Would High Peaks hikers be willing to pay for a recreation pass? The Enterprise posed that question this week to the Aspiring Adirondack 46ers Facebook group. As of Wednesday night, the topic had drawn more than 900 comments. Many people said they’d be willing to pay a nominal fee as long as the money is put back into the High Peaks.
“I would have no problems paying this fee,” wrote Heidi Hoffer Jones. “I have gone to other areas and this was required. It’s a small price to pay for the help to upkeep the trails etc. People pay to fish and hunt without batting an eye.”
Some people who support charging a fee said they were worried the state would re-appropriate the money to cover budget shortfalls elsewhere or slowly raise the fee so it’s no longer affordable.
Others were against the idea of paying for access on principle.
“I already pay a fee.

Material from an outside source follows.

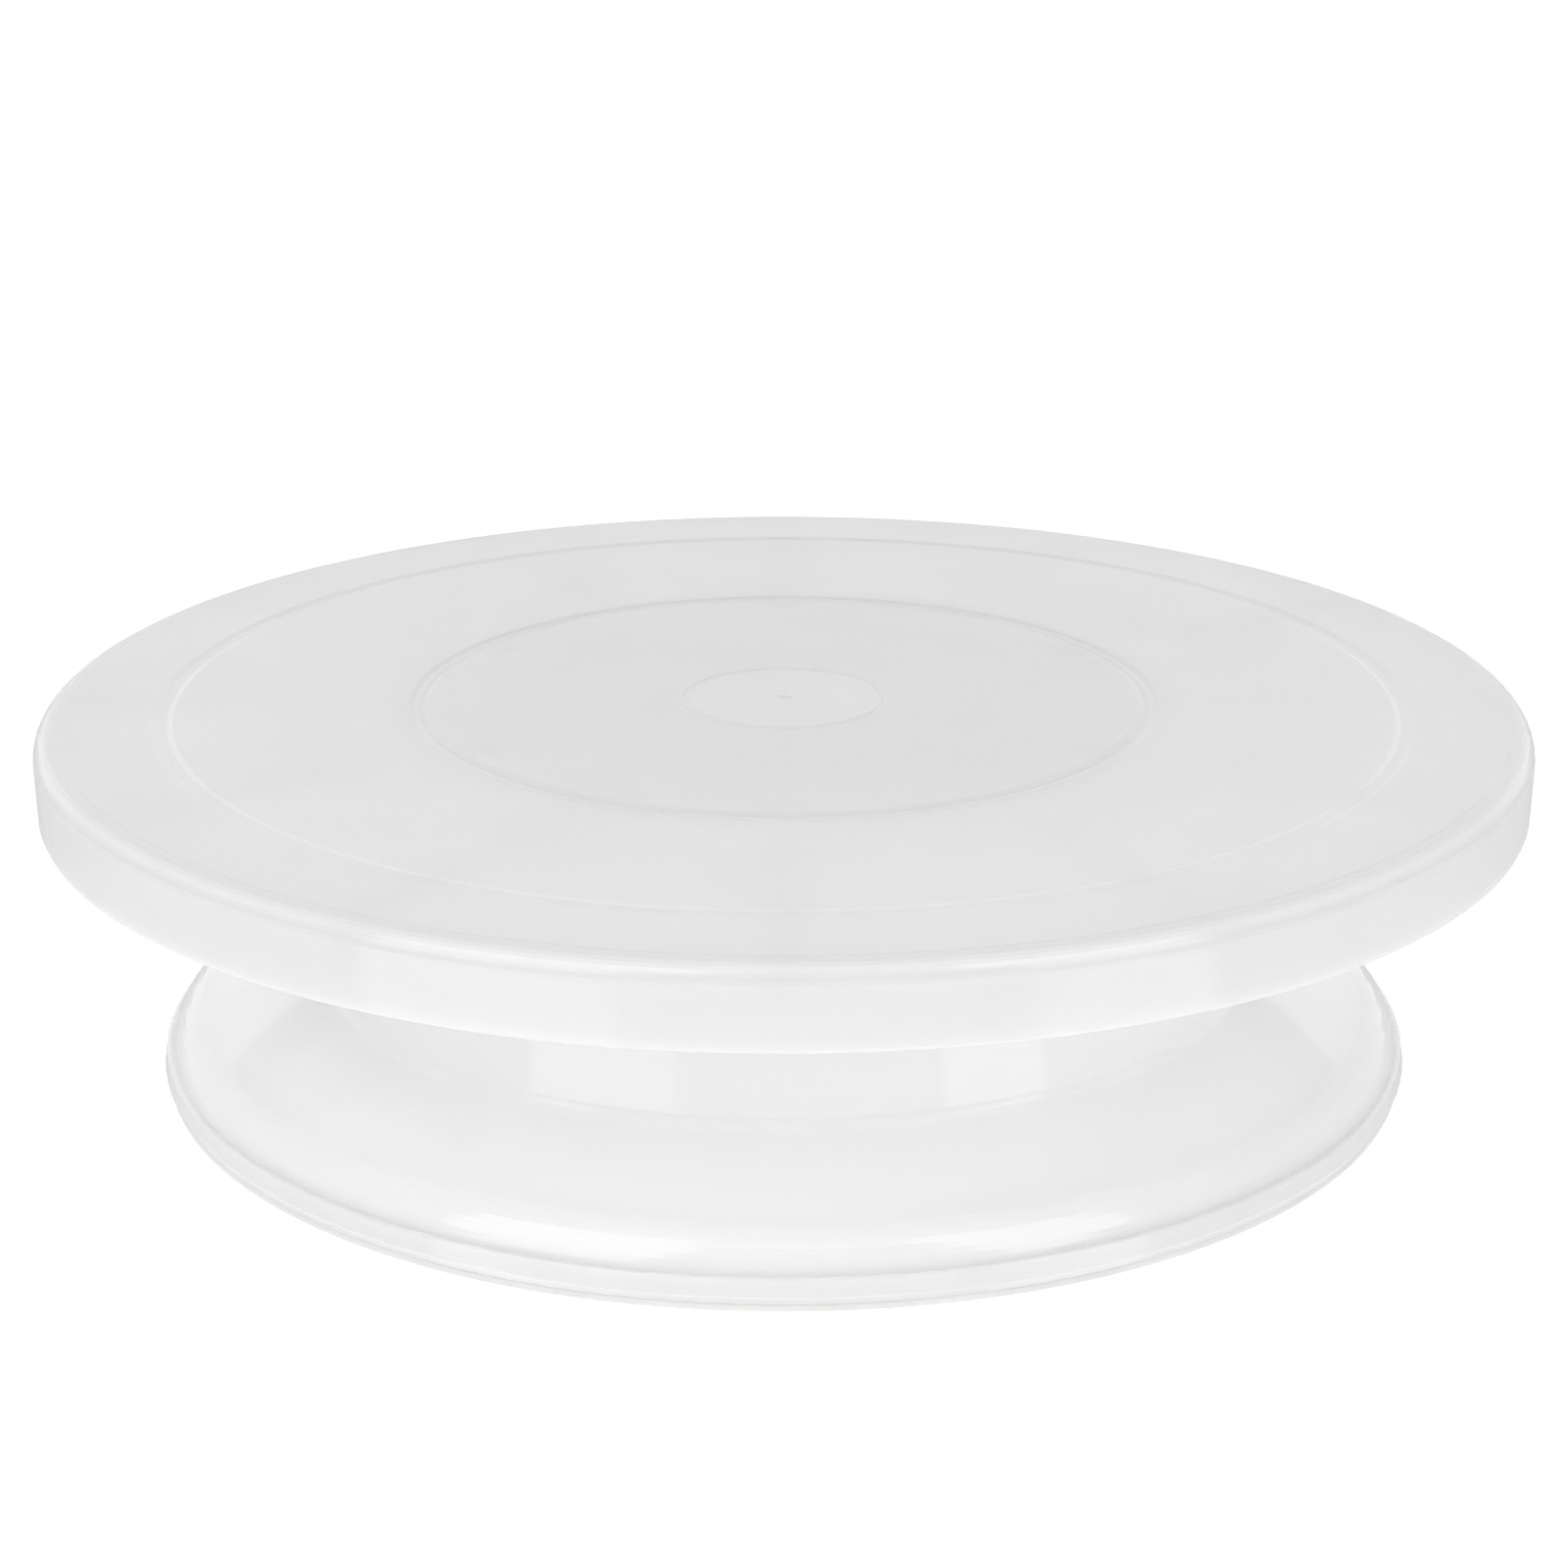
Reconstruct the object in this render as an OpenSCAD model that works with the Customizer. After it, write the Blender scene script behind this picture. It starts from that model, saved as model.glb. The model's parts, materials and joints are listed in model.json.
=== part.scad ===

It’s called taxes,” wrote Augie Rickard. “We citizens of New York State own that land. I don’t want to pay any extra cost to use a resource that already belongs to me.”
“Charging money to deter people from enjoying the Adirondacks is antithetical to the concept of public lands,” posted Anthony Strngia. “No one should have to pay admission to see the Adirondacks.”
Questions were also raised about the amount of time rangers and DEC personnel would have to spend enforcing a recreation pass system. Others argued that local or state residents should be exempt from a fee.
If there’s going to be re-evaluation of how the High Peaks are managed, whether that includes looking at a fee system or not, Bauer thinks it will have to come from the top down.
“If the governor tells the DEC to make this a priority, it could happen,” he said.“Look how fast the DEC classified the Essex Chain lands and then developed a unit management plan. That was lightning speed. It all happened in less than two years.”
“If DEC were to make its priority for the Adirondacks a comprehensive re-evaluation and development of a new unit management plan for the High Peaks and the associated other wilderness areas around the High Peaks, they could do it.”